Mason Jennings has long been the troubadour of my heart. From the first listen of his self-titled album–which would probably go in my Top 50 list–he had won me over. There was fire and originality, something I had yet to come across from others in the same genre of music. I buy every album; I am a loyal fan.
However, I finally feel that Mason and I are through. I feel it has been coming for a long time; I think now it is officially time for the two of us to part ways. Finally I feel as if he arrived at a point completely on the opposite end of the promise he once showed.
I first noticed this departure in common ground on his last album Boneclouds, which felt a little over-produced, and by that I mean everything sounded really clean. It didn’t feel as intimate as his past albums had. Not to mention there were throw away songs.
What about the new one? Well, I found several throw away songs, in fact, I found one in “I Love You and Buddha Too.” I understand the search for spirituality, and the welcoming of all religions-as we should–but this is quite possibly the worst song I’ve heard all year. You can add to the list of throwaway songs “How Deep is That River.” Sorry Mason old pal, but you have so much more.

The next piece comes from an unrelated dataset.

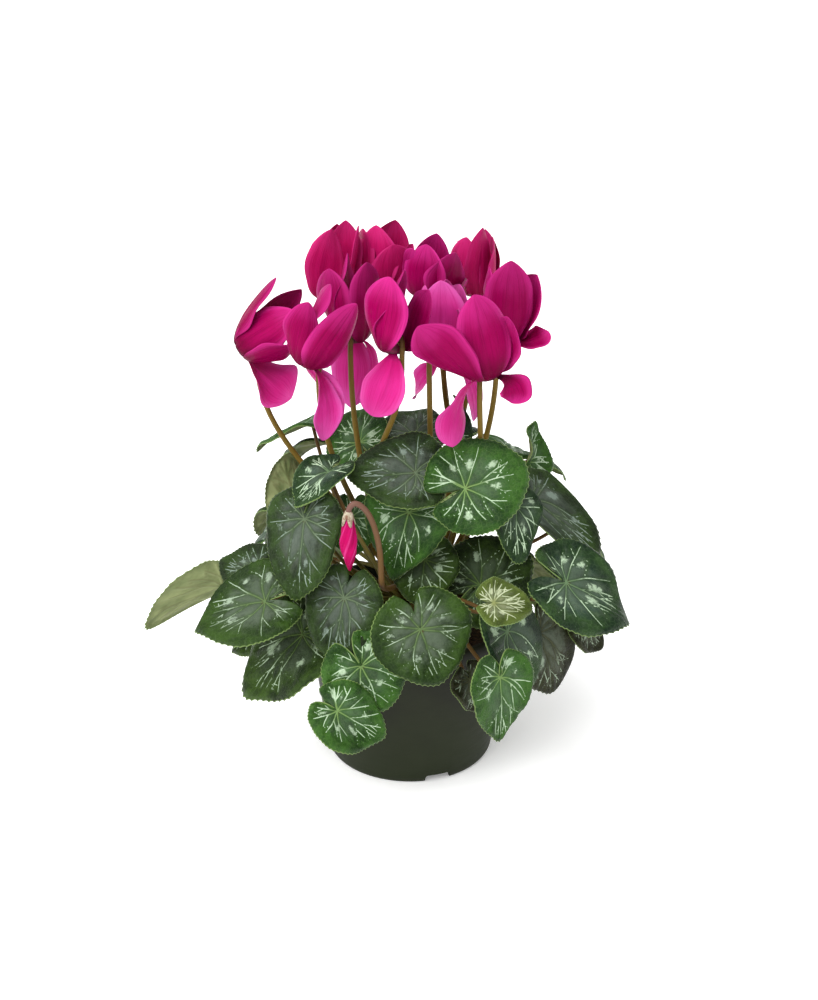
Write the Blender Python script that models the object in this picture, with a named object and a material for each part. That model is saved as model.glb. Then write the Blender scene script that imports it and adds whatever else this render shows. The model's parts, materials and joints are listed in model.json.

I don’t want to slam this record entirely because I feel like there are some promising moments. For instance, “Memphis, Tennesee” has the heart and soul of earlier recordings, and the opening track, “Never Knew Your Name,” does hold onto some of those intimate moments that I feel like Mason and I shared in the past.
Unfortunately, this album has drawn a line in the sand. I’m now going across to that side where I can no longer afford to buy Mason albums on our old bond alone. If you like Mason Jennings, or singer\songwriters, then you most likely will find some solace in this album, but I don’t think this is an album that will win him a lot of new fans–it might lose him some old ones.